Mais cette glorieuse unité «Storm» a en réalité été décimée dans des assauts sans queue ni tête, ni intelligence ni fin. On pense en particulier à la 155e brigade d'infanterie de marine russe, détruite et reconstituée huit fois depuis le début de l'«opération spéciale».
«Nous avons été sous les tirs de mortier ennemis pendant quatorze jours. Nous avons subi des pertes énormes. Trente-quatre soldats ont été blessés et vingt-deux ont été tués, dont notre commandant», affirme ainsi l'un des orateurs visibles dans ces vidéos, identifié par le Guardian comme étant le soldat russe Alexander Gorin.

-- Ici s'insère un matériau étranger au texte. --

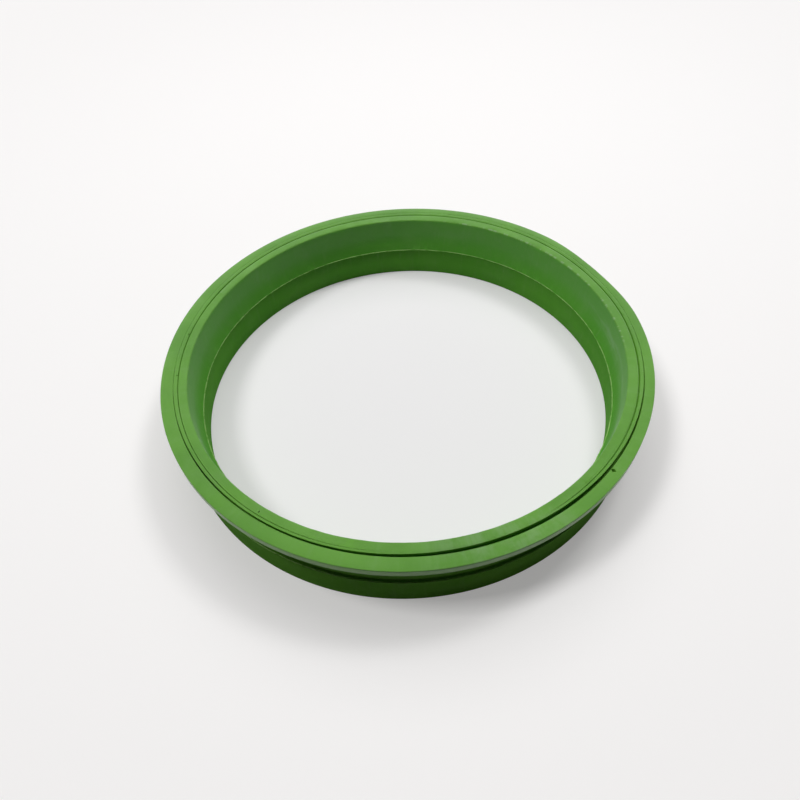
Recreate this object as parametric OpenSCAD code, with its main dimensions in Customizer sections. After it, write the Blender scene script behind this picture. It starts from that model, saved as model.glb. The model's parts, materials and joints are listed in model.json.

Dans n'importe quelle armée, on procéderait à une retraite pour bien moins que cela. Mais pas dans la descendante de la glorieuse Armée rouge qui, sous la menace de l'effondrement face aux nazis, a dû obéir à l'Ordre n°227 stalinien et à son fameux «Pas un pas en arrière!» en 1942.
Tout ça pour ça
Selon Alexander Gorin, et suivant une accusation déjà apparue plus tôt dans le conflit, des camarades placés en arrière de leurs positions à Vodiane (oblast de Donetsk) étaient chargés de les contraindre à se maintenir sur la ligne de front, au cas où ils soient saisis par l'étrange désir de survivre et, un jour, de revoir les leurs.
«Ils ont placé des troupes barrières derrière nous et ne nous laissent pas quitter nos positions. Ils menacent de nous anéantir un par un et en tant qu'unité. Ils veulent nous exécuter, nous qui sommes les témoins d'un leadership criminel et négligeant», est-il dénoncé dans cette vidéo, d'abord apparue sur Telegram.
Certains des militaires expliquent même avoir dû, dans certains cas, donner de l'argent à leurs supérieurs afin de ne pas être envoyés dans les coins les plus meurtriers du front. «Notre hiérarchie est une organisation criminelle, il n'y a pas d'autres mots pour décrire ça», accuse un autre soldat, que le quotidien britannique identifie comme étant un homme du nom de Serguei Moldanov.
Malgré les précédents scandales, les choses continuent donc comme elles ont commencé du côté du commandement russe: dans le massacre de masse des soldats, sans considération pour leur vie. Ce type de vidéo ou de complainte fait régulièrement surface, et le moral est à l'évidence au plus bas. Un climat sacrificiel pas tout à fait idéal pour mener une offensive efficace, avec ou sans les supplétifs eux aussi mortels et dispensables déployés par le Groupe Wagner.
À Bakhmout (oblast de Donetsk), qui tient toujours et où la situation serait «stabilisée», ces vagues ininterrompues de chair à canon n'ont pourtant pas donné grand-chose, sinon de lourdes pertes du côté des troupes de Kiev et d'autres bien plus massives encore du côté russe.
La situation dans la ville martyre du Donbass est telle et les forces russes sont si exsangues qu'après avoir si longtemps frôlé la capture, la cité pourrait être le lieu d'une autrefois très improbable contre-attaque des troupes ukrainiennes –du moins si l'on en croit les paroles du haut gradé ukrainien Oleksandr Syrsky sur sa chaîne Telegram.
Les regards se tournent désormais vers la localité d'Avdiivka (oblast de Donetsk), décrite comme dans un état «post-apocalyptique», où le Groupe Wagner a semble-t-il en partie été redéployé, où les combats font rage et où la Russie pourrait tenter une percée comme à Bakhmout. Avec les mêmes résultats?